Even now, the mayoralty campaign teams are pulling out the usual tricks, doing a weak-tea version of what Ford himself did to win; simplifying the narrative, demonizing and dehumanizing their opponents and attacking anyone who criticizes their candidate. Whatever it takes to win, right?
How on earth is it that Torontonians have become so cynical and disaffected? The city's not in bad shape compared to many. There's much here to be proud of and even some international cred with events like Pride and TIFF to acclaim. Our politicians aren't great, but far better than what Montreal's been through of late.
Ford won because he focused squarely on "the taxpayer" with populist, individualist tripe that people bought into gladly. He says he loves Toronto (and in his mind, he probably does) but has shown no interest in really promoting the city or in acting the part of leader and setting a positive example for Torontonians and world audiences.

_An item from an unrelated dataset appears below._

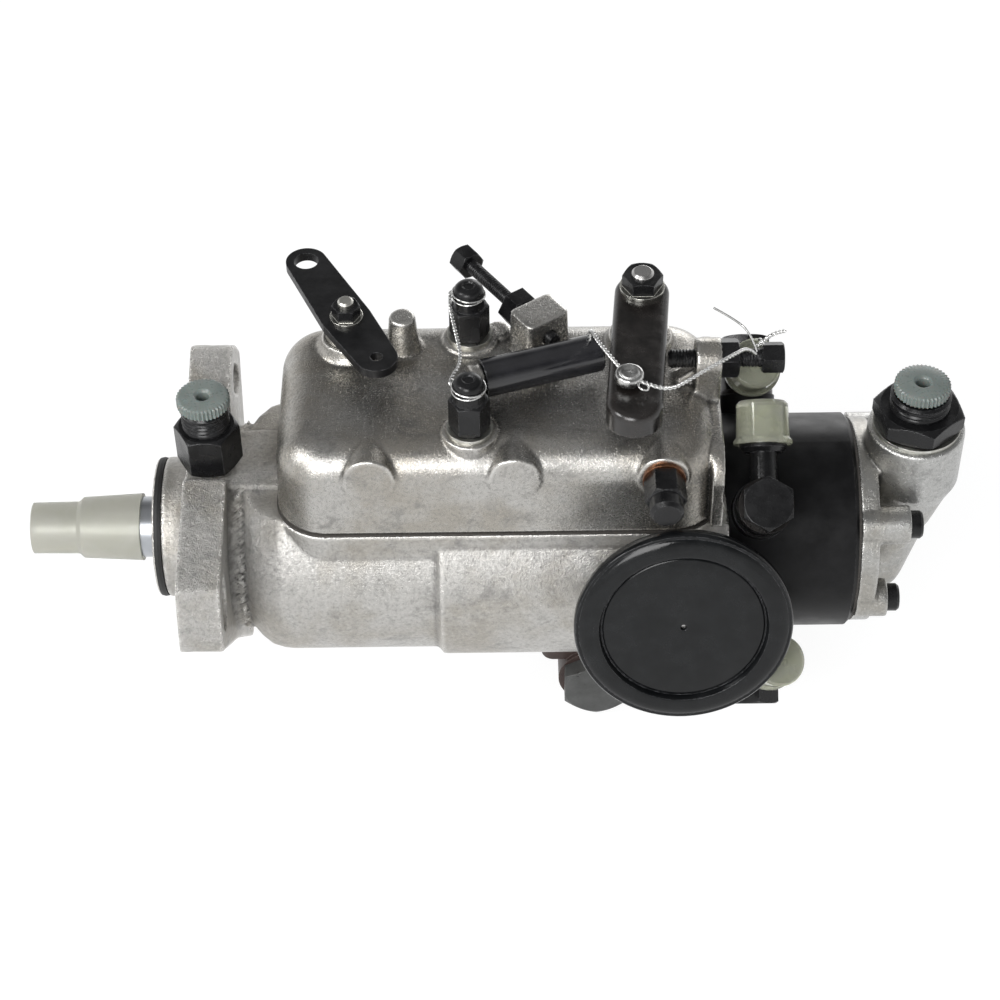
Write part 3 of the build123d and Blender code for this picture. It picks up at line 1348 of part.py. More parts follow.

Torontonians didn't care - because they don't seem to care that much about Toronto, either. Maybe it's because I'm from Eastern Ontario and not the megapoplis, but I rarely feel any sense of community in this city; it's a lot of people living in tight quarters, at best tolerating each other. They crowd subway doors instead of letting people off. They race lights and block intersections.

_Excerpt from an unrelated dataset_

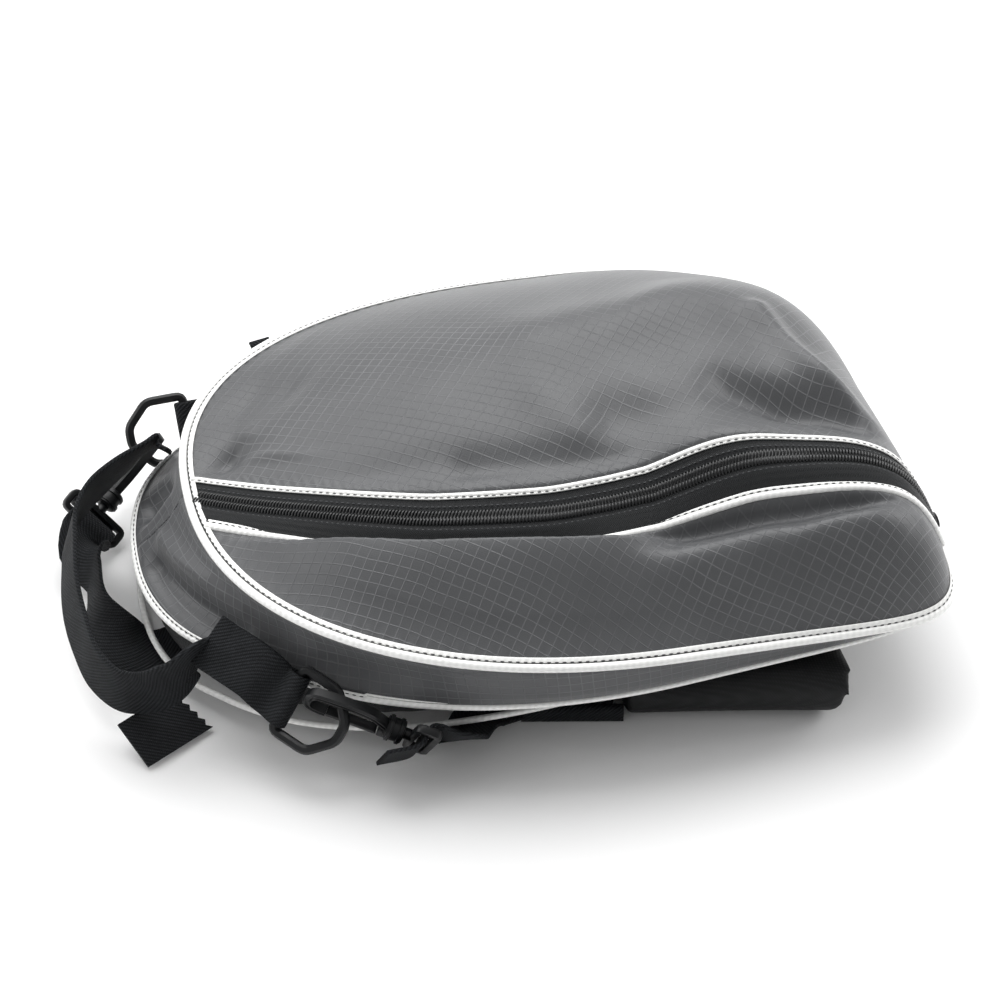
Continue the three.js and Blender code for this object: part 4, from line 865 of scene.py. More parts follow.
# Folds of the side wall: line through points of the wall, width, rise, both in millimetres
SIDE_FOLDS = [
    ("hollow beside the handle", [(-207, 30, 54), (-211, 28, 46)], 8.0, -6.5),
    ("rim of that hollow", [(-205, 17, 58), (-213, 18, 42)], 4.0, 1.6),
    ("ridge below the lap", [(-210, -4, 55), (-203, -24, 58), (-193, -42, 60), (-181, -58, 57)], 5.0, 3.2),
    ("valley below that ridge", [(-212, -12, 44), (-206, -30, 46), (-197, -48, 47), (-186, -66, 45)], 7.0,
     -5.5),
    ("near side ripple", [(-150, -104, 55), (-110, -128, 51)], 7.0, -0.9),
    ("near side swell", [(-70, -142, 50), (0, -146, 46)], 9.0, 0.7),
    ("far side hollow", [(-188, 66, 52), (-180, 78, 46)], 7.0, -1.6),
    ("wide end hollow", [(128, -60, 46), (130, 10, 46)], 9.0, -1.2),
]
# Lapped joint of the side wall at the handle end: from its upper to its lower end, its step
LAP_LINE = np.array([(-197.0, 3.0, 66.5), (-215.6, 7.6, 42.4)])
LAP_STEP = 1.8
LAP_FADE = 16.0


def side_wall(levels):
    down = unit(seam - rim)
    start = rim + down * 1.2
    end = seam - down * 0.9
    run = unit(np.roll(rim, -1, 0) - np.roll(rim, 1, 0))
    out = unit(np.cross(run, down))
    out *= np.sign((out * rim_out).sum(-1, keepdims=True))
    share = np.linspace(0, 1, levels)[None, :, None]
    sag = SIDE_FLARE * side_value("sag")
    bare = start[:, None] + (end - start)[:, None] * share
    edge = np.sin(np.pi * share[..., 0])
    rise = sag[:, None] * edge
    for _, line, width, height in SIDE_FOLDS:
        rise = rise + height * bump(distance_to(bare, np.array(line, float)) / width) * smooth(edge * 2.2)
    # A narrow roll of cloth under the rim's piping
    drop = np.linalg.norm(bare - rim[:, None], axis=-1)
    rise += 0.7 * bump((drop - 4.2) / 1.9)
    side = np.cross(LAP_LINE[1] - LAP_LINE[0], np.array([-1.0, 0, 0]))
    off = ((bare - LAP_LINE[0]) * unit(side)).sum(-1)
    near_lap = (bare[..., 0] < -150) & (distance_to(bare, LAP_LINE) < 3 * LAP_FADE)
    lapped = LAP_STEP * smooth(0.5 - off / 1.6) * np.exp(-np.maximum(-off,
        0) / LAP_FADE) - 0.9 * bump((off - 1.2) / 0.9)
    rise += np.where(near_lap, lapped * smooth(edge * 3), 0)
    points = bare + out[:, None] * rise[..., None]
    around = np.concatenate([[0], np.cumsum(np.linalg.norm(np.roll(rim, -1, 0) - rim, axis=1))])
    downward = np.concatenate([drop, drop[:1]])
    uv = np.stack([np.repeat(around[:, None], levels, 1), downward], -1)
    return points, out, uv


wall, wall_out, wall_uv = side_wall(44)
faces, corners = skin(wall, wall_uv, wrap_rows=True)
side_cloth = mesh_object("side_cloth", wall.reshape(-1, 3), faces, corners, RIPSTOP_SIDE)
shape = bmesh.new()
shape.from_mesh(side_cloth.data)
shape.faces.ensure_lookup_table()
if shape.faces[0].normal.dot(Vector(wall_out[0])) < 0:
    bmesh.ops.reverse_faces(shape, faces=shape.faces)
shape.to_mesh(side_cloth.data)
shape.free()
thick = side_cloth.modifiers.new("cloth", "SOLIDIFY")
thick.thickness = CLOTH * MM
thick.offset = -1
apply_modifiers(side_cloth)
settle(side_cloth, stands_for=("side_gusset",))

# Dark line of sewing along the lapped joint, also painted shade standing in for the shadow under the lap's step
lap_points = []
for level in range(3, wall.shape[1] - 3):
    ring_points = wall[:, level]
    gap = distance_to(ring_points, LAP_LINE) + np.where(ring_points[:, 0] < -150, 0, 1e3)
    best = int(np.argmin(gap))
    lap_points.append(ring_points[best] + wall_out[best] * 0.35)
lap_points = spaced(catmull(lap_points[::6], np.linspace(0, 1, 60)), 60)
lap_up = np.repeat([[-1.0, 0.0, 0.3]], 60, 0)
settle(stitches("lap_stitches_and_shade_line", lap_points, lap_up, BLACK_THREAD, 1.9, 1.9, 0.7, 0.5))


# Pipings
RIM_BEAD = {"radius": 1.9, "out": 0.5}
FLANGE = {"width": 2.4, "thick": 0.9, "from": 1.9}


def piping(name, line, out, inward, closed, bead, flange_width, node_name):
    """Round covered cord with the flange that is sewn down beside it, and the stitches between them."""
    run = tangents(line, closed)
    up = np.cross(inward, run)
    up *= np.sign(up[:, 2:3] + 1e-9)
    parts = [swept(f"{name}_cord", line + out * bead["out"], out, round_section(bead["radius"], 14),
                   PIPING, closed)]
    if flange_width:
        middle = line + inward * (bead["radius"] + flange_width / 2) + up * 0.5
        parts.append(swept(f"{name}_flange", middle, inward,
                           bar_section(flange_width, FLANGE["thick"], 0.4, 2, 3),
                           PIPING, closed))
    seat = line + inward * (bead["radius"] + 0.15) + up * 1.0
    if closed:
        seat = np.vstack([seat, seat[:1]])
        up = np.vstack([up, up[:1]])
    parts.append(stitches(f"{name}_stitches", seat, up, BLACK_THREAD))
    return settle(joined(name, parts), stands_for=(node_name,))


inner_edge = front_edge(rim, 3.0)
rim_in = unit(front_points(inner_edge[:, 0], inner_edge[:, 1]) - rim)
piping("rim_cord", rim, rim_out, rim_in, True, RIM_BEAD, FLANGE["width"], "rim_piping")
seam_up = unit(rim - seam)
piping("seam_cord", seam, rim_out, seam_up, True, {"radius": 1.45, "out": 0.2}, 1.1, "seam_piping")


def zip_path(away, margin, count, lift=0.0, cut=0.0):
    """Line beside the zip with its normals and the direction across it, towards the far side."""
    whole = zip_line(away, margin)
    gap = np.linalg.norm(whole - whole[-1], axis=1)
    line = spaced(whole[(gap > cut) | (whole[:, 0] < 0)], count)
    up = front_normal(line[:, 0], line[:, 1])
    side = unit(np.cross(up, tangents(line)))
    return line + up * lift, up, side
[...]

On Twitter, they are quick to mock the Mayor or his opponents, but it's like pulling teeth to try and get people to focus on the positive (evidence: three #TorontoIs campaigns that never took off, but then I never paid for help or spent time marketing the idea - I mistakenly thought something positive might catch on organically).
How on earth has it come to pass that Torontonians are so disaffected, disengaged, negative and bitter?
We can get mad at Mayors, Councilors, the media, each other as part of what makes us upset - but if we're not willing to do anything but complain, what's the point?
Einstein famously said that "we can't solve problems by using the same kind of thinking we used when we created them." It's absolutely true.
For whatever reason, Toronto has a negative, dispirited mindset that focuses on the negative and stands opposed to the very essence of community. Rob Ford is the anti-Mayor, because he doesn't believe in community, diversity or individual responsibility. And he remains a contender because of this.
The most poignant moment of Kimmel's interview with Ford was when he attempted an intervention: "If you're drinking enough that you can try crack in your 40s and you don't remember it, maybe that's something that you might want to think about."
It was a brutally frank line, but one that Ford needs to hear. It doesn't seem he did.
It reminds me of what John Stewart had to say about Toronto:
"I heard that your mayor's approval ratings went up after it came out that he smoked crack. You know what that makes you as a city, Toronto? Enablers, eh?"
There are a lot of good, community-minded people in this city doing amazing things, often on a volunteer basis, to make our city better. I would imagine they aren't the majority.
We who live in Toronto can continue to attack Ford, attacks his opponents and complain about the mockery being made of this city, we are the city. If we choose to place all the responsibility for leadership on one man who we know isn't up to the job, that's not on him - it's on us.
Yes, Councilor Robinson, the world is mocking Toronto. But we've given them no reason not to.
This is Toronto's intervention moment as much as it is Rob Ford's. We can pay attention and clean up our own act, or we can keep on complaining and finding others to blame.
But if that's the path we choose to take, we have no place mocking Rob Ford. He's not Toronto's problem, just a symptom of our own social malaise.
The best leaders are conduits. If we end up with leaders who embarrass our city and fuel divisions among the people, that's not on them - it's on us.
Let's stop standing against others and putting ourselves first, Toronto. Let's be a community for once.
Then, instead of being mocked for what we say we aren't, we can be celebrated for what we are.